Der Autor (Quelle: Ullstein, Autorenseite)
Robert Prosser, geboren 1983 in Alpbach/Tirol, lebt dort und in Wien. Studium der Komparatistik und Kultur- und Sozialanthropologie. Aufenthalte in Asien, in der arabischen Welt und in England. Österreichischer Kurator von Babelsprech zur Förderung junger deutschsprachiger Dichtung. Er wurde unter anderem mit folgenden Preisen ausgezeichnet: Land-Niederösterreich-Literaturpreis und Publikumspreis Wartholz 2016, Grenzgänger-Stipendium der Robert-Bosch-Stiftung 2014, Aufenthaltsstipendium am Literarischen Colloquium Berlin 2014, Reinhard-Priessnitz-Preis 2014. 2013 erschien sein Debutroman Geister und Tattoos und er fungierte als Mitherausgeber von Lyrik von Jetzt 3 (Wallstein, 2015).
Das Buch (Quelle: Amazon)
Das Panorama des Jugoslawienkriegs in „Phantome“ spiegelt die Problematik der aktuellen Flüchtlingskrise.
Robert Prosser schildert intensiv ein fast vergessenes Kapitel der jüngeren Geschichte: Der Jugoslawienkrieg, der die letzte große innereuropäische Flüchtlingswelle in den 1990ern auslöste, dessen drastische Verbrechen bis heute nicht aufgearbeitet sind und weit in die Generation der Kinder der Geflüchteten nachwirken.

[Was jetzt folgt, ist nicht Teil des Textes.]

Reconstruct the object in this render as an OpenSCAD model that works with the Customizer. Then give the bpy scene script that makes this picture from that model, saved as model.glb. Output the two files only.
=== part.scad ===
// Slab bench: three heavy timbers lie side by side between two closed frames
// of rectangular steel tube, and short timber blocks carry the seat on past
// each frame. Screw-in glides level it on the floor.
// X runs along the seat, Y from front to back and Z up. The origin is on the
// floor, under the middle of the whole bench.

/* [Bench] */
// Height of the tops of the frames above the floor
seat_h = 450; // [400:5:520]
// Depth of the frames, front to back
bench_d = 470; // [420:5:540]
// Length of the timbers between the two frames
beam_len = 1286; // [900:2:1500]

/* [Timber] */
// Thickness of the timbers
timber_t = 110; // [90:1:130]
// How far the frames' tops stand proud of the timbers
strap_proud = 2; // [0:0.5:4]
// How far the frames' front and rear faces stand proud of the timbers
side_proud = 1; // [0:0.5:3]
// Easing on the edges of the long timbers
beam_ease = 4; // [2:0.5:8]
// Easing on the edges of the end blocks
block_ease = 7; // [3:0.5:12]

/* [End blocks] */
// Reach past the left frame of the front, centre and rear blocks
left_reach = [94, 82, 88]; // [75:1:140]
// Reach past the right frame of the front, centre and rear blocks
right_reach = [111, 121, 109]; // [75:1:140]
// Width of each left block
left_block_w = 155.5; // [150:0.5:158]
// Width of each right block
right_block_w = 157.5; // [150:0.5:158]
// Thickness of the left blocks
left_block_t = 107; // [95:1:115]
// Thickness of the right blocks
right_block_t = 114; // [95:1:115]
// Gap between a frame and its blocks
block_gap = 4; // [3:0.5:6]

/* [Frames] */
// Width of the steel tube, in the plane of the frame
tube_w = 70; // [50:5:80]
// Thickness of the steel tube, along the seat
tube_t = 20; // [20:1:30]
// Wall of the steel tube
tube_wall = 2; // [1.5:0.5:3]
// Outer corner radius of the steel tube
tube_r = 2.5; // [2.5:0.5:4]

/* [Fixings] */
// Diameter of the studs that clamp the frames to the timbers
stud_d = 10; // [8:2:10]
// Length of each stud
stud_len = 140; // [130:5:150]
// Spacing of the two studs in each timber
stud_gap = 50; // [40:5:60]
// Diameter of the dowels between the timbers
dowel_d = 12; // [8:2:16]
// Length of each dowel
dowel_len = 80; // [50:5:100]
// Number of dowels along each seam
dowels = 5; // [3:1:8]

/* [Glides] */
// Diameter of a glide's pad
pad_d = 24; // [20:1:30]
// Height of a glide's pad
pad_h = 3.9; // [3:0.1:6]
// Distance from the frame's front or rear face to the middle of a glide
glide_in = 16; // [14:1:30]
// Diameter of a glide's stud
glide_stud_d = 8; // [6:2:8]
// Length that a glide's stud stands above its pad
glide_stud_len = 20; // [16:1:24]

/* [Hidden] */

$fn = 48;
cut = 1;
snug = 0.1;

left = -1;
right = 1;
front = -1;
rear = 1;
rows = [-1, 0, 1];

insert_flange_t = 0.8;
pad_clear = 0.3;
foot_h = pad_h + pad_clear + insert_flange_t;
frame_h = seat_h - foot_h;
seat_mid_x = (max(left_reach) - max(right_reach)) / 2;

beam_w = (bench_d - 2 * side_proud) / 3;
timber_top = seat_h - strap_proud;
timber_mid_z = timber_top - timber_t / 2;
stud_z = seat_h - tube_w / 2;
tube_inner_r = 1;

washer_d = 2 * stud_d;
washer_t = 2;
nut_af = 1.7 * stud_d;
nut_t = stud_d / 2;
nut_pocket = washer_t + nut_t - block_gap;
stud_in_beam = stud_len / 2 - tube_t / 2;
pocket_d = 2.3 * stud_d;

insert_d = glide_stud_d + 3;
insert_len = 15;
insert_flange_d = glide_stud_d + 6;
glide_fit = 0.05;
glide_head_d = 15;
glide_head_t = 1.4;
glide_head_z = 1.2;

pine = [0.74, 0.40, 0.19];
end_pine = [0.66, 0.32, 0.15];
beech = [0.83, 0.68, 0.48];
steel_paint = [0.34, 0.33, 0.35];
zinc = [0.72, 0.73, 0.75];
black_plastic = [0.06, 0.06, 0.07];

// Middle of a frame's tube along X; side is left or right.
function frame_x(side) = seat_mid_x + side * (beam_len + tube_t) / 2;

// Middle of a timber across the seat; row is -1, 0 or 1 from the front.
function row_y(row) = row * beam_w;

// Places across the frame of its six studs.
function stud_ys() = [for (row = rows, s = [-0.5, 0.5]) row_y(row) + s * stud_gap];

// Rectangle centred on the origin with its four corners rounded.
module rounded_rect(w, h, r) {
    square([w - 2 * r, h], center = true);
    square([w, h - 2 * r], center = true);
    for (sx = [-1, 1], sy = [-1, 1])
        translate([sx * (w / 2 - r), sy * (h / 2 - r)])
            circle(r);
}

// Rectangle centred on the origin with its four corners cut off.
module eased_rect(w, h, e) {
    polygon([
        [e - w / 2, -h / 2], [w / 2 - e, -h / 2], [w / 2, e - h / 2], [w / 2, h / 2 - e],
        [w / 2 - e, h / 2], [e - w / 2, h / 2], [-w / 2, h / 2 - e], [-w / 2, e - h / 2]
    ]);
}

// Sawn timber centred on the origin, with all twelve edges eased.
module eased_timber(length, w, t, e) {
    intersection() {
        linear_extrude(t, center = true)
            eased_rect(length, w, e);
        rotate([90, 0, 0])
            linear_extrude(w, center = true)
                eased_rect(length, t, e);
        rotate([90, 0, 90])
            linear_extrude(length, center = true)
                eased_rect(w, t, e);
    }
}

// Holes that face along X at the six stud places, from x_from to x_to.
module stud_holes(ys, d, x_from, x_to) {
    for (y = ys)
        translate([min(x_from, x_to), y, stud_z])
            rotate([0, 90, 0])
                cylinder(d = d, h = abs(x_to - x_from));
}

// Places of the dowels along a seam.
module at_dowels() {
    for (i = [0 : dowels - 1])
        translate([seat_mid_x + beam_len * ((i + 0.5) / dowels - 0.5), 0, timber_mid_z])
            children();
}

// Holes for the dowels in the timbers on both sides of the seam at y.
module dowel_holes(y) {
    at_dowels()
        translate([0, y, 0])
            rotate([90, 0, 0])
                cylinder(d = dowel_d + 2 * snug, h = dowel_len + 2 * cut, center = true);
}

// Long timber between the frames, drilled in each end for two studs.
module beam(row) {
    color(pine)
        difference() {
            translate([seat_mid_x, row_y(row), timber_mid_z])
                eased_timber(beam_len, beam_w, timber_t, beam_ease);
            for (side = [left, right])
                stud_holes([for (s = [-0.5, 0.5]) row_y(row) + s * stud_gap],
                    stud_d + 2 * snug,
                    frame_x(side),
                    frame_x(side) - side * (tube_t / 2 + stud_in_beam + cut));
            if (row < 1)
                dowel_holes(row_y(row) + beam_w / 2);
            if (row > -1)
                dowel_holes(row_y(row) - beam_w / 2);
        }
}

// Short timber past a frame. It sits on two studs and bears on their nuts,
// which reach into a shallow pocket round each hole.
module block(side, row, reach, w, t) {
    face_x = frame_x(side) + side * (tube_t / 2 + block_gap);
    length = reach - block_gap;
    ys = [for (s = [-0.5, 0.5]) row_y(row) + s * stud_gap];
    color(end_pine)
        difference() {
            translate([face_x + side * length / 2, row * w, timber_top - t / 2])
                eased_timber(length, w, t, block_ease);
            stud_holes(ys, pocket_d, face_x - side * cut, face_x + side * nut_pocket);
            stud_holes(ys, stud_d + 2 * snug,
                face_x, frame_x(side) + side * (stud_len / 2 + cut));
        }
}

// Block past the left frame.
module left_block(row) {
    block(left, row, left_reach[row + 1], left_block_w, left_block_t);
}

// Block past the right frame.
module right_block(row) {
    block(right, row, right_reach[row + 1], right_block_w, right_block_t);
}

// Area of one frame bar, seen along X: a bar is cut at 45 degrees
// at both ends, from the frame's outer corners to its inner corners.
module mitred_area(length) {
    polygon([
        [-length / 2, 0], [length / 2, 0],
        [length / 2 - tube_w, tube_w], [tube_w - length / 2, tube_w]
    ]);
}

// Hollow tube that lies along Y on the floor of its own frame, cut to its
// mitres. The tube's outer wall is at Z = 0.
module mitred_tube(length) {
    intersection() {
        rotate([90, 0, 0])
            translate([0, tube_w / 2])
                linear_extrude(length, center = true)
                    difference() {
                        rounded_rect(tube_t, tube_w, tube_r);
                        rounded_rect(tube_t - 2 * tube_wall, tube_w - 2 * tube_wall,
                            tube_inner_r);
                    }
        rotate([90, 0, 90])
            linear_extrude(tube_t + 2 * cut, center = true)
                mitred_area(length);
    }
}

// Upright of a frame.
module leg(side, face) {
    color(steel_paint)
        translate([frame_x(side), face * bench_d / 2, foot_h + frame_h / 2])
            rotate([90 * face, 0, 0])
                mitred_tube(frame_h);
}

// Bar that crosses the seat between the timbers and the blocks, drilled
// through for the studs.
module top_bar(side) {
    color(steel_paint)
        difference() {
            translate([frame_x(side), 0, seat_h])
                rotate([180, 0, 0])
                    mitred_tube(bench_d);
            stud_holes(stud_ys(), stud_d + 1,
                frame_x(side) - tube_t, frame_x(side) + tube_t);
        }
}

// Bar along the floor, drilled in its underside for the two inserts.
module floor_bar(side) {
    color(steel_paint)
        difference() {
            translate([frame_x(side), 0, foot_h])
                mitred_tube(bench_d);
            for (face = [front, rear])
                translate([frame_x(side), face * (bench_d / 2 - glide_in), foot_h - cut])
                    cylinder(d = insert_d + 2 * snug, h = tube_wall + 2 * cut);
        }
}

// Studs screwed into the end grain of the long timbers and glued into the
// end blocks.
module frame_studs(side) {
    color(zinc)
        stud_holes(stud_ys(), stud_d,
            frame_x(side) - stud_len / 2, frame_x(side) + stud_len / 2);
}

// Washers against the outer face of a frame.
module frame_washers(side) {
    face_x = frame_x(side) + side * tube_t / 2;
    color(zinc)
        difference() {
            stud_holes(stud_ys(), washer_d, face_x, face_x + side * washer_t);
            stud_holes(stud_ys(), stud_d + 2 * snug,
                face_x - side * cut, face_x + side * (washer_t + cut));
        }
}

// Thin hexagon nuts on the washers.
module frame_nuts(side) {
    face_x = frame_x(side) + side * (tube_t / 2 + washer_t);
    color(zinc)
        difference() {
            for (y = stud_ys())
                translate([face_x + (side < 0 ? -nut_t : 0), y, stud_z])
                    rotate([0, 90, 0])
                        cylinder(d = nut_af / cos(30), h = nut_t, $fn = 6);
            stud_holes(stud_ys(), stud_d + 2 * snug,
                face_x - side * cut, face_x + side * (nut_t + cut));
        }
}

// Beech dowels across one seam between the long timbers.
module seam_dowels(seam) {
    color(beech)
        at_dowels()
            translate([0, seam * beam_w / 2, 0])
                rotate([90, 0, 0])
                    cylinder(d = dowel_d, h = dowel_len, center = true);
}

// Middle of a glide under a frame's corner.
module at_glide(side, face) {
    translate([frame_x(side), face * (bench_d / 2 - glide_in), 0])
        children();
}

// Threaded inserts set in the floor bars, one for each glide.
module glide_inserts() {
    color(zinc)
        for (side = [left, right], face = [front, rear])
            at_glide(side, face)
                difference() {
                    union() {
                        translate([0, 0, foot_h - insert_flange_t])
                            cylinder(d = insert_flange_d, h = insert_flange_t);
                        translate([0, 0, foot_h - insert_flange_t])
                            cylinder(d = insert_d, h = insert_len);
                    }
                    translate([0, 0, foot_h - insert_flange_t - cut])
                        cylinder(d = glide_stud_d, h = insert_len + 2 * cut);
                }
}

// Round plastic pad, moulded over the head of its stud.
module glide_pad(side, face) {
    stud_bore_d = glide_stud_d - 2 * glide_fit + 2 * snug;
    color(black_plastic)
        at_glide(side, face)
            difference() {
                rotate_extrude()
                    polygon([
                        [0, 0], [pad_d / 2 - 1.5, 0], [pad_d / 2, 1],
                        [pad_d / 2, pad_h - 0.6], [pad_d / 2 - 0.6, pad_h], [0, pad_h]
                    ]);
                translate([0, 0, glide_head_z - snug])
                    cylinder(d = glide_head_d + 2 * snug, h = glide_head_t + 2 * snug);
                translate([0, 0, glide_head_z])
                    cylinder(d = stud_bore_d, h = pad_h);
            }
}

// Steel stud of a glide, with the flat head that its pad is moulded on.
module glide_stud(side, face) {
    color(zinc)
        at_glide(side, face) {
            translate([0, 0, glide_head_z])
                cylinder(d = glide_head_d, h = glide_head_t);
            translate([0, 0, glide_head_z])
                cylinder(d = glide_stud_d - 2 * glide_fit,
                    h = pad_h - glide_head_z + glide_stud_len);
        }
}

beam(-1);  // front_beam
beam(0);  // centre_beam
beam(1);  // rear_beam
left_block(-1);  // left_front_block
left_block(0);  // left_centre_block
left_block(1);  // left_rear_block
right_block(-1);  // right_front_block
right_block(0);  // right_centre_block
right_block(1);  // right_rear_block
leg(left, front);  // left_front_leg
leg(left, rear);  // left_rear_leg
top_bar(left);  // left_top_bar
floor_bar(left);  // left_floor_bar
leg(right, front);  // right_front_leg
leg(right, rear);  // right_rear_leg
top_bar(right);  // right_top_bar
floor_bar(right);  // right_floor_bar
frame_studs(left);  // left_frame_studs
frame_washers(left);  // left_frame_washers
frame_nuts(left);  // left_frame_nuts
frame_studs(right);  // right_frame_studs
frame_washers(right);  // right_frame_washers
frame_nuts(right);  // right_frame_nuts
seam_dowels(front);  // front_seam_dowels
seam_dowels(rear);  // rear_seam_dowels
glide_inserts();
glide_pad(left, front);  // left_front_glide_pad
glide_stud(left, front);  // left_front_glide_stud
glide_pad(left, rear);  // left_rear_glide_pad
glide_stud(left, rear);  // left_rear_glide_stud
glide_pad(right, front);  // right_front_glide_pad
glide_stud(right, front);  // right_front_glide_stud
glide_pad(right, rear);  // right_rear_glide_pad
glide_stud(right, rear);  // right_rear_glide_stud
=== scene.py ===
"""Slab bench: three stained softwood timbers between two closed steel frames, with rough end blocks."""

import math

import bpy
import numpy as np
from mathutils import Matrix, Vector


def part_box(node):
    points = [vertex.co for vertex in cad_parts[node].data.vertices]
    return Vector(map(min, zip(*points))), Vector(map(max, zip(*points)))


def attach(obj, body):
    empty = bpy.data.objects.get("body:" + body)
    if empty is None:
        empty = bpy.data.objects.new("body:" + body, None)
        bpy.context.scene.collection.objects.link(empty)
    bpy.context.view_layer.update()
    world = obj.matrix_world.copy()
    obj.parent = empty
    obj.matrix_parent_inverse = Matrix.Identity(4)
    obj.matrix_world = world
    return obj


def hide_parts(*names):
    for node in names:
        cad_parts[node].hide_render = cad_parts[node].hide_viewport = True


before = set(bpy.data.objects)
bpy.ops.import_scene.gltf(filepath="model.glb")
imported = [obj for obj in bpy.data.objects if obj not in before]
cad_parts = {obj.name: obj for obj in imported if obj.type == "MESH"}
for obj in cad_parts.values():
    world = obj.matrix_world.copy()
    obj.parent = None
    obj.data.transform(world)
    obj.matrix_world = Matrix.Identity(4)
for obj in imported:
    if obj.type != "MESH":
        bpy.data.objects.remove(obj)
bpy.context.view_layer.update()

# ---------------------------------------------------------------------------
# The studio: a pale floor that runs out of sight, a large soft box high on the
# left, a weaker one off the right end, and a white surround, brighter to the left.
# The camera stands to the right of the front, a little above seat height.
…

Anisa flüchtet 1992 aus Sarajewo nach Wien. In den beginnenden ethnischen Säuberungen hat sie ihren Vater zurückgelassen – und wird ihn nie wiedersehen. Auch von ihrem Freund Jovan, einem bosnischen Serben, der zum Militärdienst eingezogen wurde, konnte sie sich nicht verabschieden. Jahrzehnte später reist Anisas Tochter Sara auf den Spuren ihrer Mutter nach Bosnien-Herzegowina.
Meinung
Was macht der Krieg aus Menschen, wenn er unvermittelt über sie hereinbricht?
Er verursacht Traumata, die die Betroffenen nicht mehr loswerden. Der Autor lässt nichts aus. Er beschreibt das Grauen unglaublich nüchtern, ohne darüber zu urteilen. Dabei entstehen skurrile Bildfolgen, die sprachlos machen:
Exil-Jugoslawen, die in Wien in einem Unternehmen arbeiten, reisen am Wochenende nach Bosnien, um als Kroate, Bosniake und Serbe gegeneinander zu kämpfen. Montagmorgen melden sie sich zurück zum Dienst und arbeiten wieder einträchtig zusammen.
Der Konflikt, der Jugoslawien gespalten hat, entspricht der ewigen Wiederkehr des Gleichen: Zuerst geht es um einen Finanzausgleich, der unfair beurteilt wird, dann erinnert man sich an seine Herkunft, plötzlich redet man von Nation, Religion und Rasse und Knall auf Fall herrscht Krieg. Dieses nur scheinbar überwundene Prinzip feiert allerorten eine Renaissance: Katalonien, Kurdistan …
Auch Mitteleuropa ist nicht weit davon entfernt, sofern man den Riss wahrnimmt, der die EU bedroht. Auf solche Trauerspiele könnten wir verzichten, wenn man von Anfang an in einem Diskurs faire Richtlinien ausarbeitet, die dann auch von allen eingehalten werden. Doch gerade das scheint wohl unmöglich zu sein.
Was kann Literatur leisten? Sie sollte den Horizont erweitern und zum Nachdenken anregen. Herzlichen Glückwunsch, das ist dem Autor ausgezeichnet gelungen!